BALI, KRJOGJA.com - Situasi kekerasan terhadap perempuan di masa pandemi Covid 19 menunjukan angka yang memprihatinkan. Kekerasan yang terjadi kini bukan hanya dialami di ranah fisik, namun kerap terjadi dalam ranah online imbas semakin intensnya penggunaan teknologi informasi di situasi pandemi.
“Perempuan kerap mengalami diskriminasi gender dalam bentuk marginalisasi, subordinasi, stereotip dan beban ganda terutama diperparah dalam kondisi pandemi. Guna menjembatani ketimpangan gender yang terjadi di masyarakat, pemerintah berkomitmen untuk menjadikan pengarusutamaan gender sebagai strategi yang harus diterapkan dalam seluruh proses pembangunan nasional sesuai dengan Instruksi Presiden Nomor 9 Tahun 2000 tentang Pengarusutamaan Gender dalam Pembangunan Nasional,†tutur Menteri Pemberdayaan Perempuan dan Perlindungan Anak (PPPA) Bintang Puspayoga, dalam Rakornas Pemberdayaan dan Perlindungan Anak 2021 di Sanur, Denpasar, Bali, Rabu (16/6/2021).
Oleh karena itu Menteri Pemberdayaan Perempuan dan Perlindungan Anak (PPPA) Bintang Puspayoga meminta jajarannya melakukan tiga aksi perlindungan pada korban kekerasan perempuan dan anak yang membutuhkan perlindungan. Tiga aksi tersebut terkait tugas dan fungsi baru Kementerian PPPA, yaitu penyediaan layanan rujukan akhir bagi perempuan korban kekerasan dan penyediaan layanan bagi anak yang memerlukan perlindungan khusus, dan perlu koordinasi tingkat nasional, lintas provinsi, dan internasional.
"Tambahan tugas dan fungsi ini harus mampu diterjemahkan dalam tiga aksi, yaitu prioritaskan aksi pencegahan kekerasan terhadap anak yang melibatkan keluarga, sekolah, dan masyarakat melalui kampanye, sosialisasi dan edukasi publik yang menarik dan memunculkan kepedulian sosial terhadap isu kekerasan," ujar Bintang.
Selain itu, Bintang meminta jajarannya untuk memperbaiki sistem pelaporan dan layanan pengaduan terjadinya kekerasan terhadap anak.
"Korban, keluarga, dan masyarakat harus tahu kemana harus melapor.

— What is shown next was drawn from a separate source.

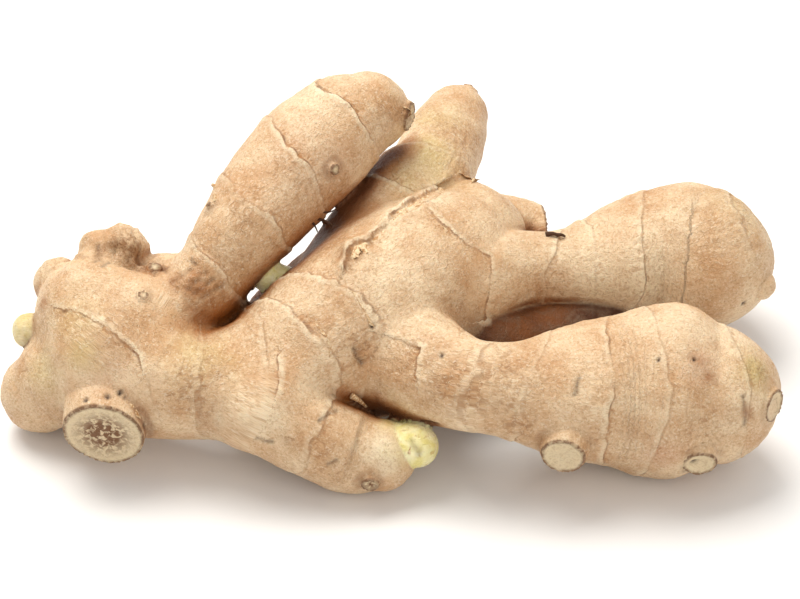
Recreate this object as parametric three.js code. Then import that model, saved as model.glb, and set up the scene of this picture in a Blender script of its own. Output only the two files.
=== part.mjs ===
// A hand of ginger: one knobbly rhizome lying on a flat surface. Millimetres, +Z up.
//
// The rhizome grew as one piece, so it is one closed solid. It is a trunk with fat fingers, knobs and
// stubs, and each of them is a limb: a bent centre line with a radius at each point. A field gives each
// point of space its distance outside the skin, limbs melt into each other near their roots, and node
// rings, cut faces and lumps are raised from the same field by formulas. The skin is then traced as a
// closed triangle mesh, and edges that add nothing to its shape are collapsed.
//
// +X runs along the hand to the two long fingers, -Y is the front with the short sprouting finger, and the
// origin is on the surface that the hand lies on, under the middle of its outline.
import * as THREE from "three";

// The limbs' centre lines are laid out from this point, which is under the middle of the hand.
const LAYOUT_CENTRE = [-1.37, 11.11];

// How finely the skin is traced, and how many triangles are left of it.
const TRACE_CELL = 1.25;
const TRIANGLE_TARGET = 10000;

// A node ring is the scar of a scale leaf: a raised lip with a shallow groove on its tip side. It wanders
// as it goes round: waves lists [waves in one turn, height, how fast they shift from ring to ring].
const RING = {
  lip: 0.72,
  lipWidth: 1.25,
  groove: 0.4,
  grooveWidth: 1.3,
  grooveAt: 2.3,
  waves: [[3, 0.5, 1], [5, 0.3, 2]],
};

// The slow unevenness of the skin, as on anything that grew among stones: small lumps and long swells.
const LUMP = { height: 0.35, x: 4.7, y: 5.3, z: 4.9 };
const SWELL = { height: 0.3, level: 7.9, slope: 8.7 };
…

Akses mudah dan mendapatkan respons cepat," tegasnya.
Reformasi manajemen kasus kekerasan terhadap anak agar bisa dilakukan cepat, terintegrasi, dan lebih komprehensif atau one stop services.

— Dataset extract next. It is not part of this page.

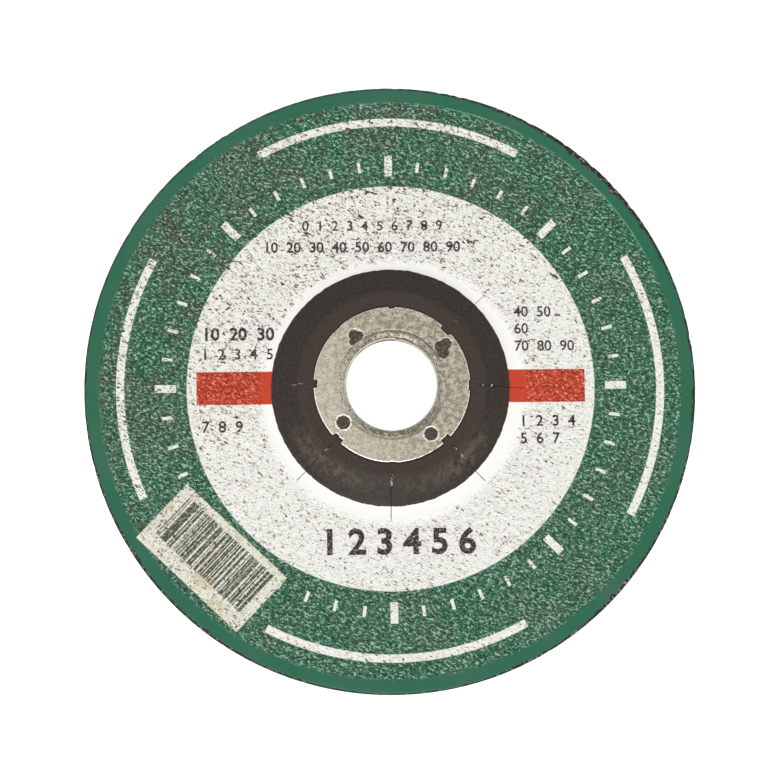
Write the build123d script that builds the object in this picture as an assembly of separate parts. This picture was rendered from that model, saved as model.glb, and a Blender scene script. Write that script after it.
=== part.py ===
from build123d import *
import os
from math import cos, floor, pi, radians, sin, tan

# Depressed-centre cut-off disc for stone, lying label side up with its hub raised.
# Millimetres. Z runs along the bore, and Z = 0 is the flat back face of the cutting rim.
# A level is a distance from the back face, measured square to the dished plies.

# Disc body
disc_diameter = 150.0
disc_thickness = 3.0
recess_depth = 4.6
recess_floor_diameter = 45.0
slope_angle = 38.0
rim_chamfer = 0.3

# Paper label, slit all round so that it follows the dish without creasing
label_diameter = 148.0
label_thickness = 0.15
slit_count = 8
slit_width = 0.25
slit_inner_radius = 20.6
slit_outer_radius = 32.6

# Glass cloth under the label, with a flat patch of it under the hub
cloth_diameter = 142.0
cloth_bore_diameter = 27.0
cloth_thickness = 0.35
patch_margin = 1.0

# Open glass net on the back, laid in two directions
yarn_pitch = 12.0
yarn_width = 2.0
yarn_thickness = 0.2

# Stamped steel ring that lines the bore
bore_diameter = 22.23
ring_diameter = 38.5
ring_sheet = 0.7
ring_bend_radius = 1.3
visible_bend_steps = 3
hidden_bend_steps = 1
ring_proud = 0.55
collar_length = 3.2
notch_count = 8
notch_width = 2.2
notch_depth = 1.0
anchor_hole_count = 4
anchor_hole_diameter = 3.3
anchor_circle_diameter = 30.4
anchor_start_angle = 37.0
key_recess = 0.15
body_bore_clearance = 0.05

# Levels of the plies, from the label down
label_level = disc_thickness - label_thickness
cloth_level = label_level - cloth_thickness
patch_level = cloth_level - cloth_thickness
net_level = 2 * yarn_thickness

# Radii and heights that follow from the sizes above
disc_radius = disc_diameter / 2
recess_radius = recess_floor_diameter / 2
slope_foot_radius = recess_radius + recess_depth / tan(radians(slope_angle))
knee_shift = tan(radians(slope_angle / 2))
hub_front = recess_depth + disc_thickness
patch_radius = recess_radius + cloth_level * knee_shift - patch_margin
ring_radius = ring_diameter / 2
flange_top = hub_front + ring_proud
flange_bottom = flange_top - ring_sheet
collar_bottom = flange_top - collar_length
bore_radius = bore_diameter / 2
collar_radius = bore_radius + ring_sheet
body_bore_radius = bore_radius + body_bore_clearance
blank_bore_radius = bore_radius / 2
cloth_bore_radius = cloth_bore_diameter / 2
overshoot = disc_thickness


def surface_points(level, inner_radius, outer_radius):
    """One dished surface, from inside outwards: flat hub, cone, flat rim."""
    shift = level * knee_shift
    return [
        (inner_radius, recess_depth + level),
        (recess_radius + shift, recess_depth + level),
        (slope_foot_radius + shift, level),
        (outer_radius, level),
    ]


def dished_ply(low, high, outer_radius, inner_radius=blank_bore_radius):
    """A ply of even thickness between two levels, which follows the dish."""
    lower = surface_points(low, inner_radius, outer_radius)
    upper = surface_points(high, inner_radius, outer_radius)
    outline = lower + upper[::-1]
    section = make_face(Polyline(*outline, close=True))
    return revolve(Plane.XZ * section, Axis.Z)


def rolled_corner(wall_radius, foot, face, bend_radius, steps):
    """Half-section points up a collar wall, round a quarter bend and out along a flange."""
    turns = [pi / 2 * step / steps for step in range(steps + 1)]
    bend = [
        (wall_radius + bend_radius * (1 - cos(turn)), face - bend_radius * (1 - sin(turn)))
        for turn in turns
    ]
    return [(wall_radius, foot)] + bend + [(ring_radius, face)]


def rim_notches():
    """Blocks as wide and deep as the notches round the ring's rim, the first on +X."""
    length = notch_depth + overshoot
    block = Box(length, notch_width, 2 * overshoot)
    middle = ring_radius - notch_depth + length / 2
    return [Pos(0, 0, flange_top) * spot * block for spot in PolarLocations(middle, notch_count)]


def arbor_ring():
    """Flange, rolled bend and short collar of one sheet, with anchor holes and notches."""
    over = rolled_corner(
        bore_radius, collar_bottom, flange_top, ring_bend_radius + ring_sheet, visible_bend_steps
    )
    section = make_face(Polyline(*over, *hub_side[::-1], close=True))
    hole = Cylinder(anchor_hole_diameter / 2, 2 * overshoot)
    return revolve(Plane.XZ * section, Axis.Z) - anchor_places(hole, flange_top) - rim_notches()


def anchor_places(shape, height):
    """Copies of a shape on the circle of anchor holes."""
    circle = PolarLocations(anchor_circle_diameter / 2, anchor_hole_count, anchor_start_angle)
    return [Pos(0, 0, height) * spot * shape for spot in circle]


def ring_seat():
    """The room that the ring and the open bore take out of the plies."""
    outline = hub_side + [
        (ring_radius, flange_top + overshoot),
        (0, flange_top + overshoot),
        (0, -overshoot),
        (body_bore_radius, -overshoot),
        (body_bore_radius, collar_bottom),
    ]
    section = make_face(Polyline(*outline, close=True))
    return revolve(Plane.XZ * section, Axis.Z) - rim_notches()


def anchor_keys():
    """Mix squeezed up into the anchor holes, which stops short of the flange's face."""
    height = ring_sheet - key_recess
    key = Cylinder(anchor_hole_diameter / 2, height)
    return Compound(anchor_places(key, flange_bottom + height / 2))


def front_label():
    """The round paper label, from the ring out to just inside the cutting edge."""
    length = slit_outer_radius - slit_inner_radius
    slit = Box(length, slit_width, 4 * hub_front)
    slits = [spot * slit for spot in PolarLocations(slit_inner_radius + length / 2, slit_count)]
    return dished_ply(label_level, disc_thickness, label_diameter / 2) - slits - seat


def front_cloth():
    """The resin-soaked glass cloth right under the label, clear of the ring's bend."""
    return dished_ply(cloth_level, label_level, cloth_diameter / 2, cloth_bore_radius)


def hub_patch():
    """A flat washer of the same cloth that stiffens the hub's flat top from below."""
    washer = Cylinder(patch_radius, cloth_thickness) - Cylinder(cloth_bore_radius, cloth_thickness)
    return Pos(0, 0, recess_depth + patch_level + cloth_thickness / 2) * washer


def yarn_slabs(turn):
    """Upright parallel slabs, one over each yarn, half a pitch either side of the axis."""
    per_side = floor((cloth_diameter - yarn_width) / 2 / yarn_pitch + 0.5)
    slab = Box(yarn_width, 2 * disc_diameter, 4 * hub_front)
    middles = [(side + 0.5) * yarn_pitch for side in range(-per_side, per_side)]
    return Compound([Rot(0, 0, turn) * Pos(middle, 0, 0) * slab for middle in middles])


def yarns(low, high, turn):
    """Flat yarns of one direction, cut to a round net and pressed to the dish."""
    return (dished_ply(low, high, cloth_diameter / 2) & yarn_slabs(turn)) - seat


def abrasive_body():
    """The pressed mix, which closes round the cloths and is sunk at the back for the net."""
    blank = dished_ply(0, label_level, disc_radius)
    rims = blank.edges().filter_by(GeomType.CIRCLE).group_by(SortBy.RADIUS)[-1]
    body = chamfer(rims.sort_by(Axis.Z)[-1], rim_chamfer)
    cloth_room = dished_ply(cloth_level, disc_thickness, cloth_diameter / 2, cloth_bore_radius)
    net_room = dished_ply(-overshoot, net_level, cloth_diameter / 2)
    return body - cloth_room - hub_patch() - net_room - seat


hub_side = rolled_corner(
    collar_radius, collar_bottom, flange_bottom, ring_bend_radius, hidden_bend_steps
)
seat = ring_seat()
nodes = {
    "front_label": front_label(),
    "front_glass_cloth": front_cloth(),
    "hub_glass_patch": hub_patch(),
    "abrasive_body": abrasive_body(),
    "back_net_weft": yarns(yarn_thickness, net_level, 90),
    "back_net_warp": yarns(0, yarn_thickness, 0),
    "arbor_ring": arbor_ring(),
    "anchor_keys": anchor_keys(),
}

os.makedirs("parts", exist_ok=True)
for name, shape in nodes.items():
    export_step(shape, f"parts/{name}.step")
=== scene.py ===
from math import cos, pi, radians, sin, sqrt, tan

import bmesh
import bpy
import numpy as np
from mathutils import Matrix, Vector


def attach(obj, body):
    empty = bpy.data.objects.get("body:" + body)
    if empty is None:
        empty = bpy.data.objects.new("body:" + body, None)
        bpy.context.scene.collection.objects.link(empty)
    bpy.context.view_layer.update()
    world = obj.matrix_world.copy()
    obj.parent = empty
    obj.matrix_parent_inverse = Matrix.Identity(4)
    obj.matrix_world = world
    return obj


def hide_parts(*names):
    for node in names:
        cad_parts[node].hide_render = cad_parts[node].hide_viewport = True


# Looks of a depressed-centre cut-off disc for stone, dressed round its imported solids.
# Lengths are written in millimetres and turned into metres where a mesh is made.
# A level is a distance from the back face, measured square to the dished plies.

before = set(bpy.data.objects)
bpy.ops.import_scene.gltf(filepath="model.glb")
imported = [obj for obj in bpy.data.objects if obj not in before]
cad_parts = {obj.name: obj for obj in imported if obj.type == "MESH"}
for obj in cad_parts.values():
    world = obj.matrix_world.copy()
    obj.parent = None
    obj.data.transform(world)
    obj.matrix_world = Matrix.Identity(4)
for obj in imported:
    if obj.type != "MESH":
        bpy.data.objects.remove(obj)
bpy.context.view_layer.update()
mm = 0.001

# Dish, as in the solids
disc_radius = 75.0
disc_thickness = 3.0
recess_depth = 4.6
recess_radius = 22.5
slope_angle = 38.0
slope = tan(radians(slope_angle))
knee_shift = tan(radians(slope_angle / 2))
foot_radius = recess_radius + recess_depth / slope
hub_front = recess_depth + disc_thickness
knee_softness = 1.5

# Paper label
label_radius = 74.0
label_thickness = 0.15
label_gap = 0.04
slit_inner = 20.6
slit_outer = 32.6
slit_width = 0.13
smooth_hub_radius = 33.0
smooth_hub_narrowing = 2.6
smooth_rim_radius = 71.3
cloth_thickness = 0.35
cloth_radius = 71.0
cloth_bore = 13.5

# Print on the label
print_turn = 0.8
field_radius = 50.0
stripe_height = 8.1
stripe_end = 47.6
hub_print_radius = 29.25
hub_print_middle = (-0.17, -0.2)
arc_radius = 66.2
tick_radius = 55.2
box_middle = (-44.1, -41.3)
box_length = 33.4
box_height = 17.8
box_turn = -43.8
arc_gap_turn = 223.0
arc_gap_half = 19.0
grain_size = 0.72
grain_lean = 158.0

# Steel ring
ring_radius = 19.25
ring_top = 8.15
ring_sheet = 0.7
ring_bend = 2.0
bore_radius = 11.115
collar_foot = 4.95
notch_count = 8
notch_widths = [2.2, 2.7, 1.6, 2.0, 2.1, 2.8, 1.6, 2.4]
notch_depths = [0.35, 0.8, 0.4, 0.12, 0.95, 1.0, 0.15, 0.95]
rim_wear = 0.17
anchor_circle = 15.2
smeared_hole = 37.0
hole_depth = 0.36

# Glass net on the back
net_radius = 71.0
yarn_pitch = 6.0
yarn_width = 1.9
yarn_thickness = 0.24
net_middle = 0.2
net_bore = 12.3
mix_level = 0.2


def soft_above(value, floor_value, softness):
    """The larger of two values, with their corner rounded by a parabola."""
    gap = np.maximum(softness - np.abs(value - floor_value), 0)
    return np.maximum(value, floor_value) + gap * gap / (4 * softness)


def dished_height(radius, level, softness=knee_softness):
    """Height of a dished ply: its level, plus a straight slope held between 0 and the recess depth."""
    rise = (foot_radius + knee_shift * level - radius) * slope
    lifted = soft_above(rise, 0, softness)
    return level + recess_depth - soft_above(recess_depth - lifted, 0, softness)


def smooth_step(value, low, high):
    """0 below low, 1 above high, and 3t^2 - 2t^3 between them."""
    share = np.clip((value - low) / (high - low), 0, 1)
    return share * share * (3 - 2 * share)


def wave_relief(x, y, z, shortest, longest, seed, count=40):
    """A sum of cosine waves of seeded headings, lengths and phases, with a spread of 1."""
    draw = np.random.default_rng(seed)
    headings = draw.normal(size=(count, 3))
    headings /= np.linalg.norm(headings, axis=1)[:, None]
    sizes = draw.uniform(shortest, longest, count)
    phases = draw.uniform(0, 2 * pi, count)
    total = np.zeros(np.broadcast(x, y, z).shape)
    for heading, size, phase in zip(headings, sizes, phases):
        along = x * heading[0] + y * heading[1] + z * heading[2]
        total += np.cos(2 * pi * along / size + phase)
    return total * sqrt(2 / count)


def turns_round(count, crowding=0.5):
    """Angles once round, evenly spaced and then drawn together near every eighth of a turn."""
    even = np.arange(count) * 2 * pi / count
    return even - crowding * np.sin(notch_count * even) / notch_count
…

"Itu mulai dari pengaduan, pendampingan, layanan kesehatan, bantuan hukum, hingga layanan rehabilitasi sosial dan reintegrasi," kata dia.
Tugas baru tersebut berdasarkan Peraturan Presiden Nomor 65 Tahun 2020 tentang Kemen PPPA, dan ditindaklanjuti dengan penetapan Struktur Organisasi dan Tata Kerja (SOTK) Kemen PPPA melalui Peraturan Menteri PPPA Nomor 4 Tahun 2020.
Upaya-upaya pemberdayaan perempuan dan perlindungan anak sudah sepantasnya dijadikan ujung tombak pembangunan di segala sektor. Bintang mengatakan hal tersebut guna mencapai sumber daya manusia (SDM) unggul dan berdaya saing sebagaimana prioritas utama pemerintah.
"Jika dilihat dari jumlahnya, berdasarkan data Sensus Penduduk 2020, dari total penduduk Indonesia, sekitar 49,42 persennya adalah perempuan, sementara 31,6 persennya adalah anak-anak," ujarnya.
Jumlah perempuan dan anak yang cukup besar ini faktor penentu keberhasilan pembangunan, mengingat posisinya sebagai pelaku sekaligus penerima manfaat hasil-hasil pembangunan.